Alerts: pending > 15 || blocked > 0

Read stage

Local reads are performed during this stage. Data is also deserialized from the row cache.

Pending values can cause increased read latency. The number of pending values can spike because of disk problems, poor configuration, or cluster overload. In many cases (not including disk failure), you can resolve this by adding nodes or updating the configuration settings.

Alerts: pending > 15 || blocked > 0

Request response stage

When a response to a request is received, this stage performs any callbacks that were created with the original request.

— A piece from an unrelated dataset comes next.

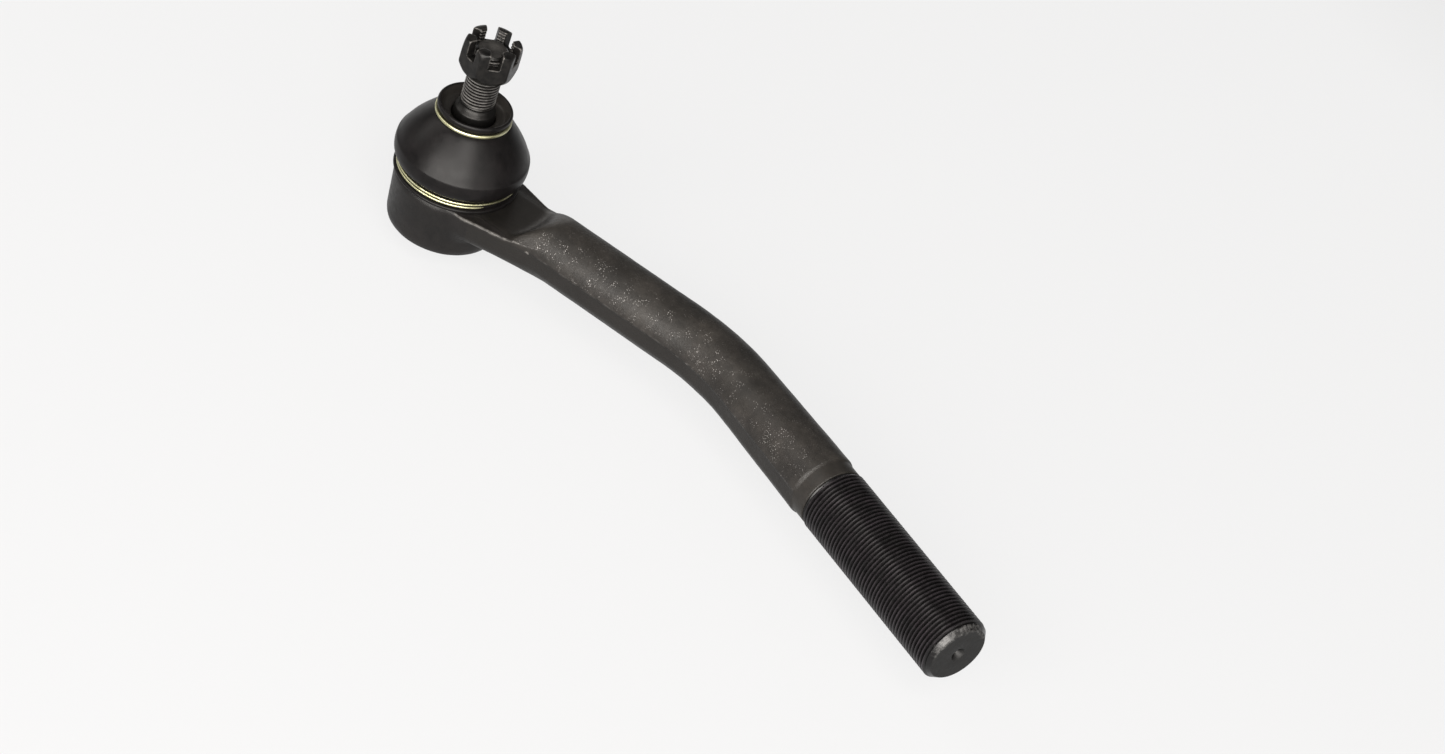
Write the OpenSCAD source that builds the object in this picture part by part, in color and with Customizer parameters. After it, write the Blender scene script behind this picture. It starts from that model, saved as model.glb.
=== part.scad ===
// Tie rod end: forged body with a cranked, threaded shank and a ball stud standing up out of it.
// Units are millimetres. The origin is the centre of the ball, +Z runs up the stud, and +X runs
// along the first leg of the bar. The bar bends towards -Y.

/* [Ball joint] */
// Radius of the ball
ball_r = 13.5; // [13.2:0.1:13.6]
// Clearance between the ball and its seats, taken up by grease
ball_gap = 0.06; // [0.03:0.01:0.1]
// Radius of the stud's neck, just above the ball
neck_r = 7.6; // [7.2:0.1:7.6]
// Radius of the taper at its wide end
taper_wide_r = 8.7; // [8.3:0.1:8.8]
// Radius of the taper at its narrow end
taper_narrow_r = 7.6; // [7.2:0.1:7.8]
// Radius of the stud's thread
stud_thread_r = 6.35; // [6:0.05:6.5]
// Height of the stud's end above the ball's centre
stud_top = 59.5; // [58:0.5:62]
// Radius of the cross hole for a cotter pin
cotter_r = 1.8; // [1.4:0.1:2]

/* [Castle nut] */
// Width across the nut's flats
nut_flats = 19.05; // [18:0.05:21]
// Height of the nut's lower face
nut_bottom = 49.8; // [48:0.1:51]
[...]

Alerts: pending > 15 || blocked > 0

Read repair stage

Read repairs are performed during this stage. The chance of repairs occurring can be configured per column family with the read_repair_chance property.

Data is more likely to be backed up if you are using CL.ONE (and, to a lesser extent, other non-CL.ALL queries) for reads. It’s also more likely if you are using multiple data centers.

The process runs asynchronously outside of the query feedback loop. Note that this is not likely to be a problem, since repair does not happen on all queries, and it quickly provides good connectivity between replicas. The repair being droppable also means that it will be discarded after the time period specified in write_request_timeout_in_ms, which further mitigates issues.

If the pending queue grows, you can try to lower the rate for high-read CFs.

Alerts: pending > 15 || blocked > 0

JVM metrics

Cassandra also collects some key metrics from the Java virtual machine:

  • java.lang:type=Memory: The memory system for the Java virtual machine. This includes heap and non-heap memory.

  • java.lang:type=GarbageCollector,name=ConcurrentMarkSweep: Metrics for the Java virtual machine’s garbage collection process.

If you use Apache Cassandra to run Newts, you can also enable additional metrics for the Newts keyspace.